Moreover, the mere manifestation of an intention to take a specific decision in the future is not capable of creating corresponding rights or obligations on the part of the official or officials concerned. In order for an act to be considered an act adversely affecting an individual within the meaning of Article 90(2) of the Staff Regulations, it must have been expressly adopted by the appointing authority or, as the case may be, the authority authorised to conclude contracts of employment (‘AECE’) (see, to that effect, judgment of 16 March 1993, Blackman v Parliament, T‑33/89 and T‑74/89, EU:T:1993:21, paragraph 27 and the case-law cited). Furthermore, an action is inadmissible if it is directed against an act preparatory to a decision, in particular against an act coming within the category of administrative information, on the ground that it refers to the subsequent adoption of a decision or does not emanate from an appointing authority or, as the case may be, an AECE, as required by the Staff Regulations for the adoption of a decision (see, to that effect, order of 14 December 1989, Teissonnière v Commission, T‑119/89, EU:T:1989:7, paragraph 21 and the case-law cited).

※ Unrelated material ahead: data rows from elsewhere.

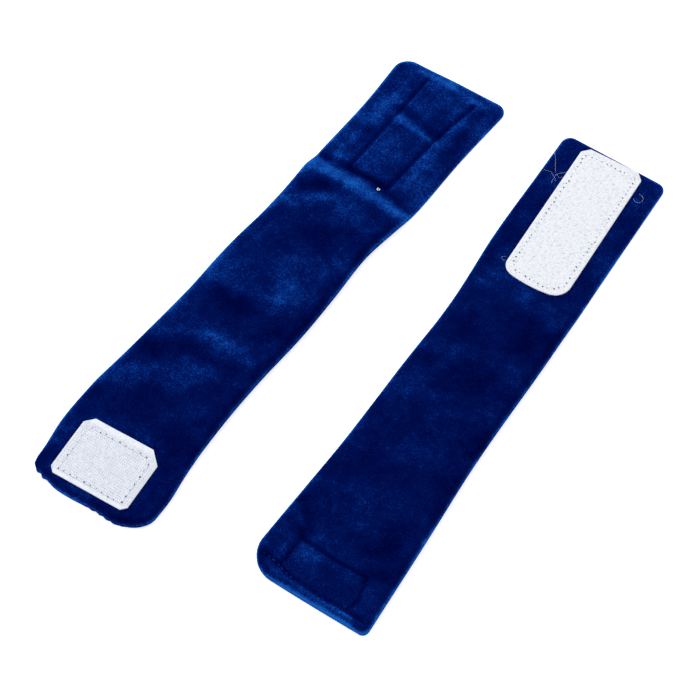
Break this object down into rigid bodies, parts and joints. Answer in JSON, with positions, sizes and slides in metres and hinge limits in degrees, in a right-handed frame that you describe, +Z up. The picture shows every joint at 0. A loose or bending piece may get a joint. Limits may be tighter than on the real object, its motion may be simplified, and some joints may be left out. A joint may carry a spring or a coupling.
{
  "type": "chair armrest pad",
  "caption": "Soft velvet armrest straps with a foam core and a thin tab, shown flat, one hook side up and one loop side up; each wraps round a chair's arm and closes with hook-and-loop tape.",
  "frame": {"origin": "centre of the pair's bounding box, on the surface that the straps lie on", "axes": "+Y along the left strap from its hook end to the tip of its tab, +Z up, +X towards the right strap"},
  "size_m": [0.1982, 0.3399, 0.0074],
  "materials": {
    "velvet": "short-pile polyester velvet, royal blue, with a soft directional sheen",
    "foam": "open-cell polyurethane foam sheet",
    "hook_tape": "white nylon tape with woven rows of small hooks",
    "loop_tape": "white nylon tape with a brushed loop pile",
    "white_thread": "spun polyester sewing thread",
    "blue_thread": "spun polyester sewing thread"
  },
  "bodies": {
    "left_hook_end": {"left_hook_side_cover_hook_end": "velvet", "left_loop_side_cover_hook_end": "velvet", "left_foam_core_hook_end": "foam", "left_hook_tape": "hook_tape", "left_hook_stitching": "white_thread", "left_closing_stitching": "blue_thread"},
    "left_pad_1": {"left_hook_side_cover_pad_1": "velvet", "left_loop_side_cover_pad_1": "velvet", "left_foam_core_pad_1": "foam"},
    "left_pad_2": {"left_hook_side_cover_pad_2": "velvet", "left_loop_side_cover_pad_2": "velvet", "left_foam_core_pad_2": "foam"},
    "left_pad_3": {"left_hook_side_cover_pad_3": "velvet", "left_loop_side_cover_pad_3": "velvet", "left_foam_core_pad_3": "foam"},
    "left_pad_4": {"left_hook_side_cover_pad_4": "velvet", "left_loop_side_cover_pad_4": "velvet", "left_foam_core_pad_4": "foam"},
    "left_tab_root": {"left_hook_side_cover_tab_root": "velvet", "left_loop_side_cover_tab_root": "velvet", "left_loop_tape_tab_root": "loop_tape", "left_loop_stitching_tab_root": "white_thread"},
    "left_tab_tip": {"left_hook_side_cover_tab_tip": "velvet", "left_loop_side_cover_tab_tip": "velvet", "left_loop_tape_tab_tip": "loop_tape", "left_loop_stitching_tab_tip": "white_thread"},
    "right_hook_end": {"right_hook_side_cover_hook_end": "velvet", "right_loop_side_cover_hook_end": "velvet", "right_foam_core_hook_end": "foam", "right_hook_tape": "hook_tape", "right_hook_stitching": "white_thread", "right_closing_stitching": "blue_thread"},
    "right_pad_1": {"right_hook_side_cover_pad_1": "velvet", "right_loop_side_cover_pad_1": "velvet", "right_foam_core_pad_1": "foam"},
    "right_pad_2": {"right_hook_side_cover_pad_2": "velvet", "right_loop_side_cover_pad_2": "velvet", "right_foam_core_pad_2": "foam"},
    "right_pad_3": {"right_hook_side_cover_pad_3": "velvet", "right_loop_side_cover_pad_3": "velvet", "right_foam_core_pad_3": "foam"},
    "right_pad_4": {"right_hook_side_cover_pad_4": "velvet", "right_loop_side_cover_pad_4": "velvet", "right_foam_core_pad_4": "foam"},
    "right_tab_root": {"right_hook_side_cover_tab_root": "velvet", "right_loop_side_cover_tab_root": "velvet", "right_loop_tape_tab_root": "loop_tape", "right_loop_stitching_tab_root": "white_thread"},
    "right_tab_tip": {"right_hook_side_cover_tab_tip": "velvet", "right_loop_side_cover_tab_tip": "velvet", "right_loop_tape_tab_tip": "loop_tape", "right_loop_stitching_tab_tip": "white_thread"}
  },
  "joints": [
    {"name": "left_hook_flap", "type": "hinge", "parent": "left_pad_1", "child": "left_hook_end", "pos_m": [-0.0641, -0.11977, 0.0059], "axis": [-1, 0, 0], "range_deg": [0, 64.2]},
    {"name": "left_bend_pad_1", "type": "hinge", "parent": "left_pad_2", "child": "left_pad_1", "pos_m": [-0.0641, -0.07577, 0.0074], "axis": [-1, 0, 0], "range_deg": [0, 57.9]},
    {"name": "left_bend_pad_2", "type": "hinge", "parent": "left_pad_3", "child": "left_pad_2", "pos_m": [-0.0641, -0.03177, 0.0074], "axis": [-1, 0, 0], "range_deg": [0, 54]},
    {"name": "left_wrap", "type": "hinge", "parent": "left_pad_3", "child": "left_pad_4", "pos_m": [-0.0641, 0.01223, 0.0074], "axis": [1, 0, 0], "range_deg": [0, 55.8]},
    {"name": "left_bend_tab_root", "type": "hinge", "parent": "left_pad_4", "child": "left_tab_root", "pos_m": [-0.0641, 0.05623, 0.0036], "axis": [1, 0, 0], "range_deg": [0, 61.9]},
    {"name": "left_bend_tab_tip", "type": "hinge", "parent": "left_tab_root", "child": "left_tab_tip", "pos_m": [-0.0641, 0.10323, 0.0036], "axis": [1, 0, 0], "range_deg": [0, 66.8]},
    {"name": "right_bend_hook_end", "type": "hinge", "parent": "right_pad_1", "child": "right_hook_end", "pos_m": [0.06091, -0.1014, 0.0074], "axis": [-0.9966, -0.0819, 0], "range_deg": [0, 63.3]},
    {"name": "right_bend_pad_1", "type": "hinge", "parent": "right_pad_2", "child": "right_pad_1", "pos_m": [0.05731, -0.05755, 0.0074], "axis": [-0.9966, -0.0819, 0], "range_deg": [0, 63.1]},
    {"name": "right_bend_pad_2", "type": "hinge", "parent": "right_pad_3", "child": "right_pad_2", "pos_m": [0.0537, -0.0137, 0.0074], "axis": [-0.9966, -0.0819, 0], "range_deg": [0, 59.9]},
    {"name": "right_wrap", "type": "hinge", "parent": "right_pad_3", "child": "right_pad_4", "pos_m": [0.05009, 0.03015, 0.0074], "axis": [0.9966, 0.0819, 0], "range_deg": [0, 57]},
    {"name": "right_tab_flap", "type": "hinge", "parent": "right_pad_4", "child": "right_tab_root", "pos_m": [0.04649, 0.07401, 0.0036], "axis": [0.9966, 0.0819, 0], "range_deg": [0, 56.9]},
    {"name": "right_bend_tab_tip", "type": "hinge", "parent": "right_tab_root", "child": "right_tab_tip", "pos_m": [0.04264, 0.12085, 0.0036], "axis": [0.9966, 0.0819, 0], "range_deg": [0, 60.3]},
    {"name": "right_lift", "type": "slide", "parent": "left_pad_3", "child": "right_pad_3", "axis": [0, 0, 1], "range_m": [0, 0.08]}
  ],
  "couplings": [
    {"joint": "left_bend_pad_1", "follows": "left_wrap", "ratio": 1.0346},
    {"joint": "left_bend_pad_2", "follows": "left_wrap", "ratio": 0.9657},
    {"joint": "left_bend_tab_root", "follows": "left_wrap", "ratio": 1.1072},
    {"joint": "left_bend_tab_tip", "follows": "left_wrap", "ratio": 1.1946},
    {"joint": "right_bend_hook_end", "follows": "right_wrap", "ratio": 1.1085},
    {"joint": "right_bend_pad_1", "follows": "right_wrap", "ratio": 1.1041},
    {"joint": "right_bend_pad_2", "follows": "right_wrap", "ratio": 1.0485},
    {"joint": "right_bend_tab_tip", "follows": "right_tab_flap", "ratio": 1.0573}
  ]
}
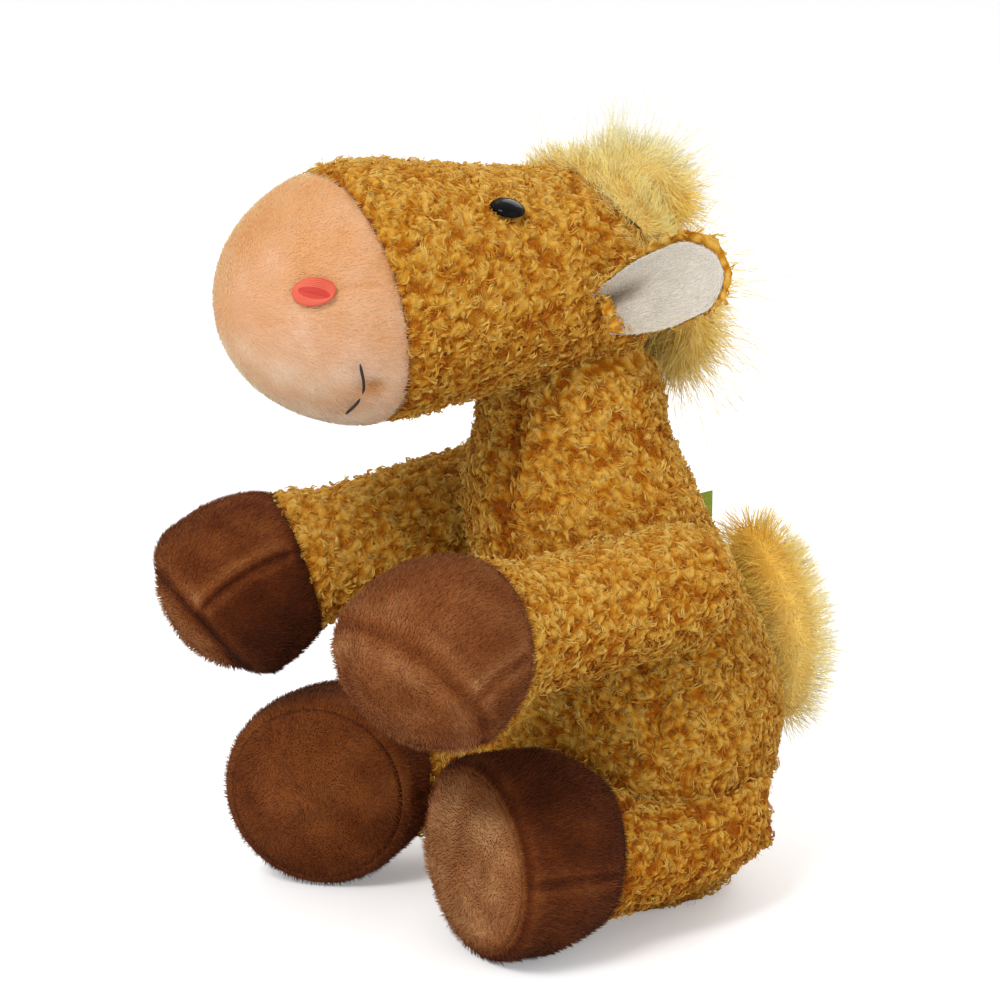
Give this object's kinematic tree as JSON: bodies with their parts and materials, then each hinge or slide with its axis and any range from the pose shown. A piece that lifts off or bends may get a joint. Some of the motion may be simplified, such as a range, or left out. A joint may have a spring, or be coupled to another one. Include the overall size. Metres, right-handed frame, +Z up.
{
  "type": "plush horse",
  "caption": "Sitting plush horse with curly fleece body, short-pile muzzle and hooves, cupped lined ears, and a soft mane and tail.",
  "frame": {"origin": "middle of the seat face, on the surface that the horse sits on", "axes": "+Z up, the horse looks along -Y, its left side is +X"},
  "size_m": [0.1635, 0.1851, 0.2161],
  "materials": {
    "fleece": "curly golden-brown fleece",
    "muzzle_pile": "short peach pile",
    "hoof_pile": "short brown pile with a soft sheen",
    "sole_pile": "short brown pile",
    "ear_lining": "short off-white pile",
    "mane_hair": "long soft pale-yellow pile",
    "tail_hair": "fluffy yellow pile",
    "nostril_thread": "coral satin stitch",
    "mouth_thread": "black cotton thread",
    "eye_plastic": "polished black",
    "washer_plastic": "plain moulded",
    "stuffing": "loose polyester fibre",
    "pouch_cloth": "plain woven cotton with pellets inside",
    "tag_cloth": "plain olive woven ribbon, bare",
    "label_cloth": "plain green woven ribbon, bare"
  },
  "bodies": {
    "torso": {"torso_left_panel": "fleece", "torso_right_panel": "fleece", "seat_panel": "fleece", "seat_pellet_pouch": "pouch_cloth", "torso_stuffing": "stuffing", "back_tag": "tag_cloth", "side_label": "label_cloth"},
    "head": {"head_cover": "fleece", "muzzle_cover": "muzzle_pile", "head_stuffing": "stuffing", "left_eye": "eye_plastic", "right_eye": "eye_plastic", "left_eye_washer": "washer_plastic", "right_eye_washer": "washer_plastic", "left_nostril": "nostril_thread", "right_nostril": "nostril_thread", "mouth_stitch": "mouth_thread", "mane_crown": "mane_hair", "mane_nape": "mane_hair"},
    "left_ear": {"left_ear_shell": "fleece", "left_ear_lining": "ear_lining"},
    "right_ear": {"right_ear_shell": "fleece", "right_ear_lining": "ear_lining"},
    "left_arm": {"left_arm_sleeve": "fleece", "left_arm_hoof_upper": "hoof_pile", "left_arm_hoof_lower": "hoof_pile", "left_arm_hoof_sole": "sole_pile", "left_arm_stuffing": "stuffing"},
    "right_arm": {"right_arm_sleeve": "fleece", "right_arm_hoof_upper": "hoof_pile", "right_arm_hoof_lower": "hoof_pile", "right_arm_hoof_sole": "sole_pile", "right_arm_stuffing": "stuffing"},
    "left_leg": {"left_leg_sleeve": "fleece", "left_leg_hoof_upper": "hoof_pile", "left_leg_hoof_lower": "hoof_pile", "left_leg_hoof_sole": "sole_pile", "left_leg_stuffing": "stuffing"},
    "right_leg": {"right_leg_sleeve": "fleece", "right_leg_hoof_upper": "hoof_pile", "right_leg_hoof_lower": "hoof_pile", "right_leg_hoof_sole": "sole_pile", "right_leg_stuffing": "stuffing"},
    "tail": {"tail_root": "fleece", "tail_tuft": "tail_hair"}
  },
  "joints": [
    {"name": "head_nod", "type": "hinge", "parent": "torso", "child": "head", "pos_m": [0, -0.0165, 0.139], "axis": [1, 0, 0], "range_deg": [-15, 12]},
    {"name": "left_ear_flop", "type": "hinge", "parent": "head", "child": "left_ear", "pos_m": [0.03557, -0.02572, 0.17091], "axis": [0.2863, 0.3118, -0.906], "range_deg": [-8, 25]},
    {"name": "right_ear_flop", "type": "hinge", "parent": "head", "child": "right_ear", "pos_m": [-0.03578, -0.02572, 0.17209], "axis": [0.4711, -0.404, 0.7841], "range_deg": [-8, 25]},
    {"name": "left_arm_raise", "type": "hinge", "parent": "torso", "child": "left_arm", "pos_m": [0.037, -0.006, 0.095], "axis": [-1, 0, 0], "range_deg": [0, 35]},
    {"name": "right_arm_raise", "type": "hinge", "parent": "torso", "child": "right_arm", "pos_m": [-0.037, -0.006, 0.1055], "axis": [-1, 0, 0], "range_deg": [0, 25]},
    {"name": "left_leg_spread", "type": "hinge", "parent": "torso", "child": "left_leg", "pos_m": [0.038, 0.025, 0.028], "axis": [0, 0, 1], "range_deg": [0, 25]},
    {"name": "right_leg_spread", "type": "hinge", "parent": "torso", "child": "right_leg", "pos_m": [-0.038, 0.025, 0.028], "axis": [0, 0, -1], "range_deg": [0, 25]},
    {"name": "tail_wag", "type": "hinge", "parent": "torso", "child": "tail", "pos_m": [0, 0.05143, 0.068], "axis": [0, 0, 1], "range_deg": [-20, 20]}
  ]
}
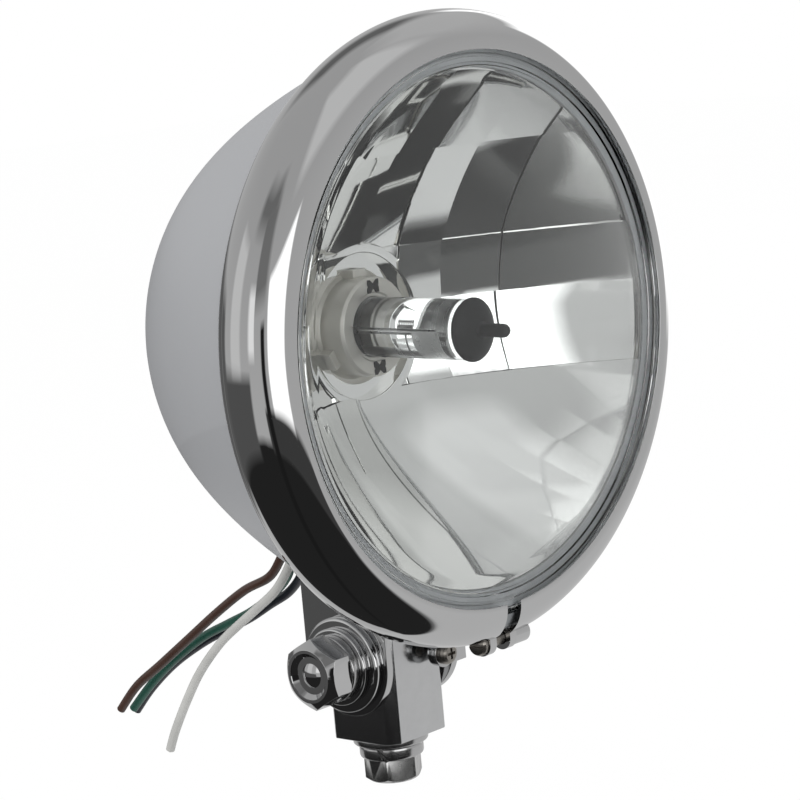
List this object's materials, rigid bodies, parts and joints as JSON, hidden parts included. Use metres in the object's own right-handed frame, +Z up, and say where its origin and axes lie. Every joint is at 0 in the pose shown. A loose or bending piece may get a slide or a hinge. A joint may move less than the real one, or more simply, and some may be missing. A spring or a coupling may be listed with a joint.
{
  "type": "round motorcycle headlight",
  "caption": "Round chrome motorcycle headlight: deep bowl, clamped trim ring, clear domed glass over a faceted reflector and bulb, on a tilting bracket with a bolted swivel block.",
  "frame": {"origin": "middle of the swivel block's underside, where the fork tab seats", "axes": "+Z up from the fork tab; -Y is the way the lamp faces, along its level axis; +X is to the right seen from in front with the lamp facing the viewer's side, along the pivot bolt"},
  "size_m": [0.1644, 0.1675, 0.2083],
  "materials": {
    "shell": "plated and polished",
    "bracket": "plated and polished",
    "grommet": "matt",
    "trim_ring": "plated and polished",
    "ring_tongue": "dull plated",
    "ring_screw": "dull plated",
    "ring_nut": "plated",
    "lens": "clear",
    "lens_seal": "grey sealing bead",
    "reflector": "bright mirror coat",
    "bulb_flange": "cream grey plated",
    "bulb_envelope": "clear quartz",
    "bulb_tip": "matt black coat",
    "filament_frame": "bare metal",
    "low_filament": "bare tungsten",
    "high_filament": "bare tungsten",
    "bulb_insulator": "cream ceramic look",
    "top_blade": "bare brass",
    "left_blade": "bare brass",
    "right_blade": "bare brass",
    "bulb_clip": "spring wire",
    "bulb_boot": "matt",
    "connector": "moulded",
    "brown_lead": "soft insulation",
    "green_lead": "soft insulation",
    "blue_lead": "soft insulation",
    "white_lead": "soft insulation",
    "swivel_block": "plated, satin",
    "pivot_bolt": "plated",
    "pivot_nut": "plated",
    "pivot_spring_washer": "bright plated",
    "pivot_flat_washer": "plated",
    "pivot_wide_washer": "plated",
    "pivot_head_washer": "plated",
    "mounting_bolt": "bright plated",
    "mounting_spring_washer": "bright plated",
    "mounting_flat_washer": "bright plated",
    "tab_screw": "dull plated",
    "tab_screw_washer": "bright plated"
  },
  "bodies": {
    "base": {"swivel_block": "swivel_block", "mounting_bolt": "mounting_bolt", "mounting_spring_washer": "mounting_spring_washer", "mounting_flat_washer": "mounting_flat_washer"},
    "head": {"shell": "shell", "bracket": "bracket", "grommet": "grommet", "trim_ring": "trim_ring", "ring_tongue": "ring_tongue", "ring_screw": "ring_screw", "ring_nut": "ring_nut", "lens": "lens", "lens_seal": "lens_seal", "reflector": "reflector", "bulb_flange": "bulb_flange", "bulb_envelope": "bulb_envelope", "bulb_tip": "bulb_tip", "filament_frame": "filament_frame", "low_filament": "low_filament", "high_filament": "high_filament", "bulb_insulator": "bulb_insulator", "top_blade": "top_blade", "left_blade": "left_blade", "right_blade": "right_blade", "bulb_clip": "bulb_clip", "bulb_boot": "bulb_boot", "connector": "connector", "brown_lead": "brown_lead", "green_lead": "green_lead", "blue_lead": "blue_lead", "white_lead": "white_lead", "pivot_bolt": "pivot_bolt", "pivot_nut": "pivot_nut", "pivot_spring_washer": "pivot_spring_washer", "pivot_flat_washer": "pivot_flat_washer", "pivot_wide_washer": "pivot_wide_washer", "pivot_head_washer": "pivot_head_washer", "tab_screw": "tab_screw", "tab_screw_washer": "tab_screw_washer"}
  },
  "joints": [
    {"name": "tilt", "type": "hinge", "parent": "base", "child": "head", "pos_m": [0, 0, 0.0225], "axis": [1, 0, 0], "range_deg": [-20, 20]}
  ]
}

Last, under Article 90(1) of the Staff Regulations, applicable by analogy to accredited parliamentary assistants pursuant to Article 138 of the Conditions of Employment of Other Servants of the European Union, a request may be made to the AECE by any person to whom the Staff Regulations apply. It is apparent from the case-law that a request based on Article 90(1) of the Staff Regulations must specify its purpose sufficiently clearly for the authority to be able to take a decision in full knowledge of the facts and, in the absence of a specific request for a decision, there can be no request within the meaning of that provision (see judgment of 20 January 2011, Strack v Commission, F‑132/07, EU:F:2011:4, paragraph 69 and the case-law cited). A request cannot achieve its aim if the authority seised is not sufficiently informed of its purpose (judgment of 20 January 2011, Strack v Commission
, F‑132/07, EU:F:2011:4, paragraph 69). The same requirements apply to any request for special leave for the purposes of the second paragraph of Article 57 of the Staff Regulations, applicable by analogy to accredited parliamentary assistants pursuant to Article 131(5) of the Conditions of Employment of Other Servants of the European Union, which provides that the grant of special leave requires prior application by the accredited parliamentary assistant concerned.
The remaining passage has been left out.